Review: ‘Guess Who’s Coming to Dinner’ lacks freshness

Guess Who's Coming to Dinner at Huntington. Credit: Paul Marotta See Malcolm-Jamal Warner at “Guess Who’s Coming to Dinner at Huntington.”
Credit: Paul Marotta

“Guess Who’s Coming to Dinner” plays like a rerun of a 1960s sitcom. You’ll laugh a lot, maybe spend a few minutes thinking about how formulaic everything was, and tell your friends little, if anything, about the experience.

Aside from a nod to President Obama and a brief dialogue about boxing legend Joe Louis, there’s nothing fresh about Todd Kreidler’s stage adaptation of the beloved 1967 film. The dialogue is naively cliche and the jokes, though funny, sometimes feel somewhat manipulative.

Dane Laffrey’s set elicits approving oohs from the audience the first time it revolves to feature the terrace, but from the new angle sight lines change and not everyone can see the facial gestures generating the laughter. There’s also intermittent sound issues resulting in indecipherable dialogue.

Like any socially relevant comedy of its time, the rich white family employs a sassy African-American domestic who gets all the best lines. Lynda Gravatt dispenses Tillie’s witty observations with impeccable comic timing. Whether shaking her head, rolling her eyes or raising her arms in the air, Gravatt smartly gives the audience a look at these people from Tillie’s seasoned perspective.

Malcolm-Jamal Warner (of “The Cosby Show” fame) delivers a solid turn as the impossibly perfect Dr. John Prentice, almost making you forget he was once Theo Huxtable.

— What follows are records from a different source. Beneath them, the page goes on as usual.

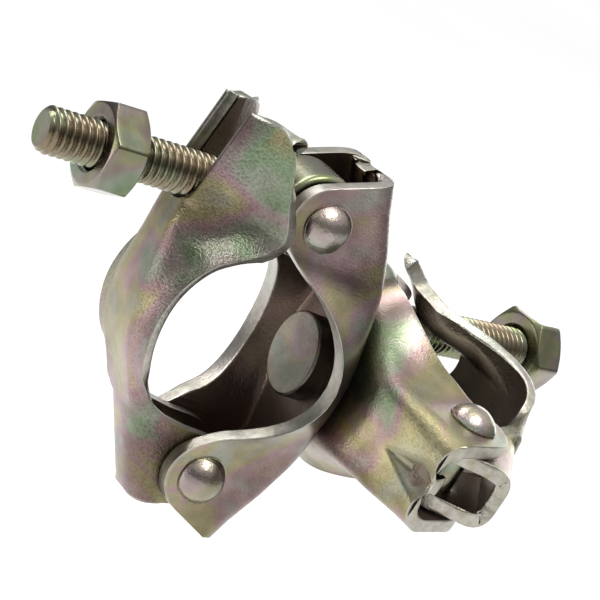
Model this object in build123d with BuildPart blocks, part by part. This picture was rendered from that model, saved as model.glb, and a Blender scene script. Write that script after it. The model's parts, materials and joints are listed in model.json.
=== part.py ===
"""Pressed swivel coupler for two 48.3 mm scaffold tubes.

Two identical pressed half couplers stand back to back on one swivel rivet.
Each half is a saddle, a hinged cap, an eye bolt with its nut, and the two rivets
that the cap and the eye bolt turn on.

A half is modelled in its own frame: X runs along its strap from the cap hinge to the
bolt, Y along its tube and Z from the swivel face to the tube. half_frames then places
the two halves. The row's origin is the centre of the first tube.
"""

import os
from math import acos, atan2, cos, hypot, radians, sin, sqrt

from build123d import *

os.makedirs("parts", exist_ok=True)

# ---- driving dimensions, mm and degrees ----
tube_d = 48.3
seat_clearance = 0.1
seat_r = tube_d / 2 + seat_clearance
tube_height = 33.7            # swivel face to tube centre
swivel_gap = 0.1              # running gap between the two swivel faces
swivel_angle = 82.0           # from tube A to tube B, about the swivel rivet
plate = 4.0

hinge_x, hinge_z = -36.4, 24.9
bolt_x, bolt_z = 37.2, 26.6
bolt_rest_angle = {"a": -3.4, "b": 15.0}   # from square to the swivel face, outwards

saddle_hinge_end = (-51.6, 16.0)   # top corner of each open end
saddle_bolt_end = (54.0, 13.5)
saddle_shoulder = (22.6, 25.0)     # where the arms leave the tube's seat
web_flat = 26.0               # half length of the flat round the swivel rivet
web_rise = {"hinge": 0.42, "bolt": 0.41}   # slope of the two arms past that flat
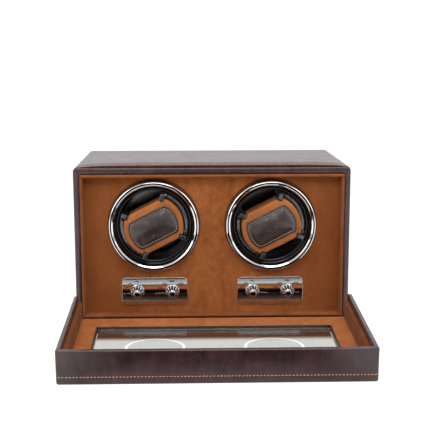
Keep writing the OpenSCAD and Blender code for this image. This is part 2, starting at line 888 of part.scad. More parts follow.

Another 1980s sitcom fixture, Julia Duffy (“Newhart”), is stellar as Christina Drayton, often eliciting uproarious laughter with little more than a facial expression.

Local favorite Will Lyman is especially good as the liberal patriarch Matt Drayton, while Patrick Shea’s booze-swilling Monsignor Ryan adds great levity to the production.

At times, Meredith Forlenza feels like she’s trying too hard as Joey Drayton, while Lonnie Farmer and Adriane Lenox, sadly, have little to work with as the elder Prentices.